Spector also notes that of some 5,000 lynchings in the United States between 1880 and 1930, at least 40 percent were human sacrifice rituals, often carefully orchestrated, often with clergy presiding, usually on Sunday, the site chosen in advance and advertised in newspapers.
Greeks and Hebrews saw child sacrifice as part of the none-too-distant past, if not the present. Circumcision may be a remnant of this. Another may be an adult looking lovingly at a baby and remarking that they are "So cute I could eat them up." The idea of children as prey may date all the way back to an age when large predators frequently threatened humans. The fear of large predators may continue thousands of years after being relevant precisely because it is taught to children when they are very young. It might disappear from adult minds if it disappeared from children's stories. Depicting a foreign dictator as a wild beast in editorial cartoons might then just look stupid rather than frightening.
There is a popular trend in academia now of blurring the lines between types of violence, in order to claim that because child abuse or lynching is being reduced (if it is), so is war. That claim has been oversimplified and distorted. But Spector and experts he cites, and many others, believe that one way to make all varieties of violence, including war, less likely is to raise children lovingly and nonviolently. Such children do not tend to develop the thought patterns of the supporter of war.
Do we love our children? Of course we do. But why do less wealthy countries guarantee free education through college, parental leave time, vacation time, retirement, healthcare, etc., while we guarantee only war after war after war? There was, during the last cold war, a song by Sting called Russians that claimed there would be peace "if the Russians love their children too." It went without saying that the West loved its children, but apparently there was some slight doubt about the Russians.

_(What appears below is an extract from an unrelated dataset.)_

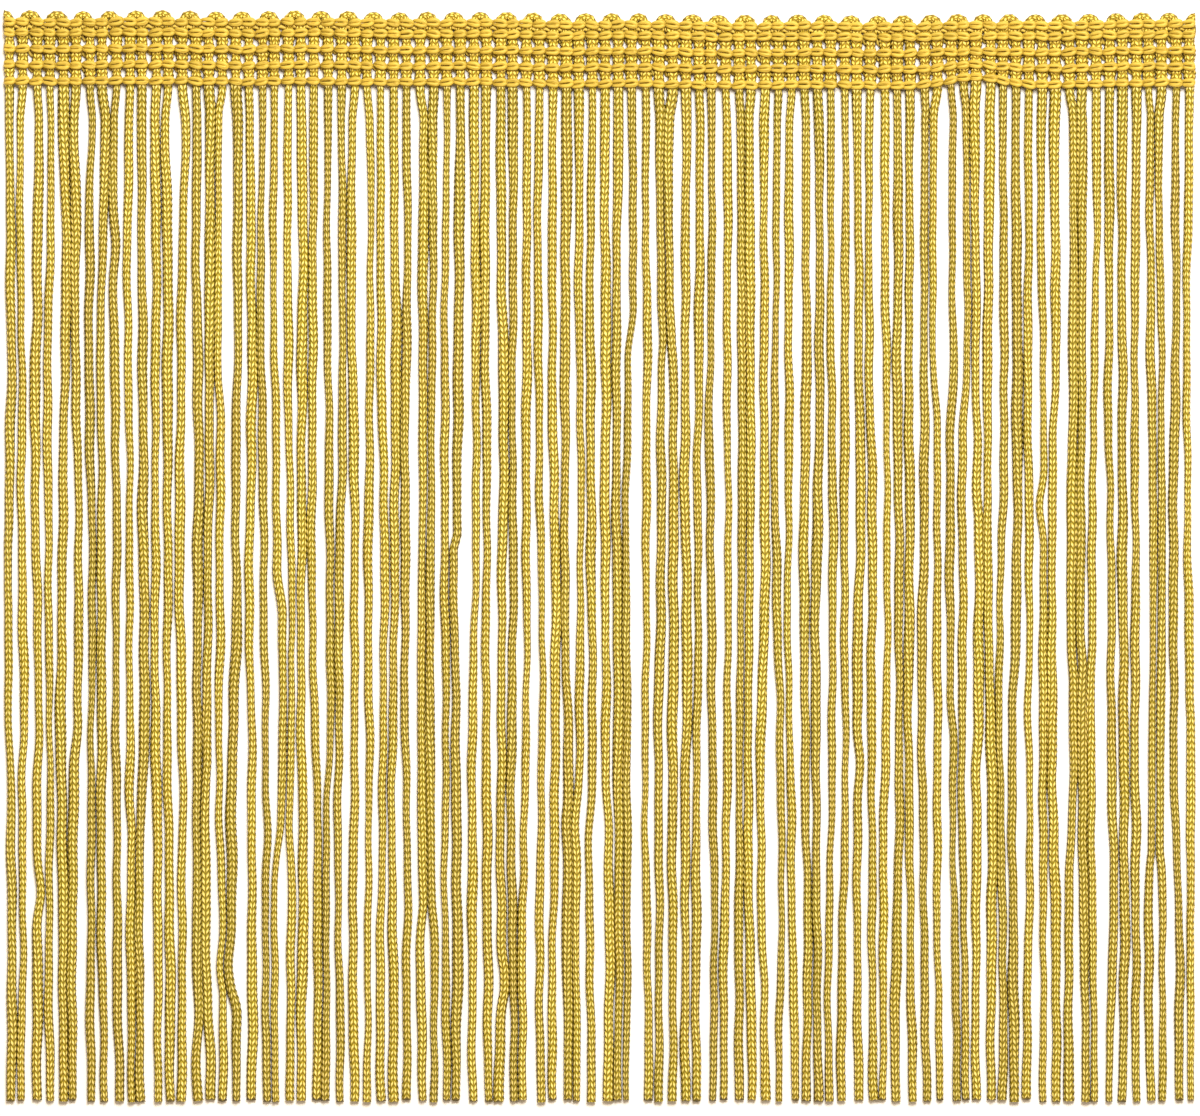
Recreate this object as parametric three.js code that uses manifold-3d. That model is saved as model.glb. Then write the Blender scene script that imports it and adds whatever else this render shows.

I happened to see a video this week of young Russians dancing and singing in Moscow, in English, in a manner that I think Americans would love. I wonder if part of the answer isn't for us to love Russian children, and Russians to love American children, and all of us collectively—in a larger sense of collectively—to start systemically and structurally loving all children the way we personally cherish our very own.
Here's one basic place we might start. Only three nations have refused to ratify the Convention on the Rights of the Child. They are Sudan, Somalia, and the United States of America, and two of those three are moving forward with ratification.
My fellow Americans, WTF?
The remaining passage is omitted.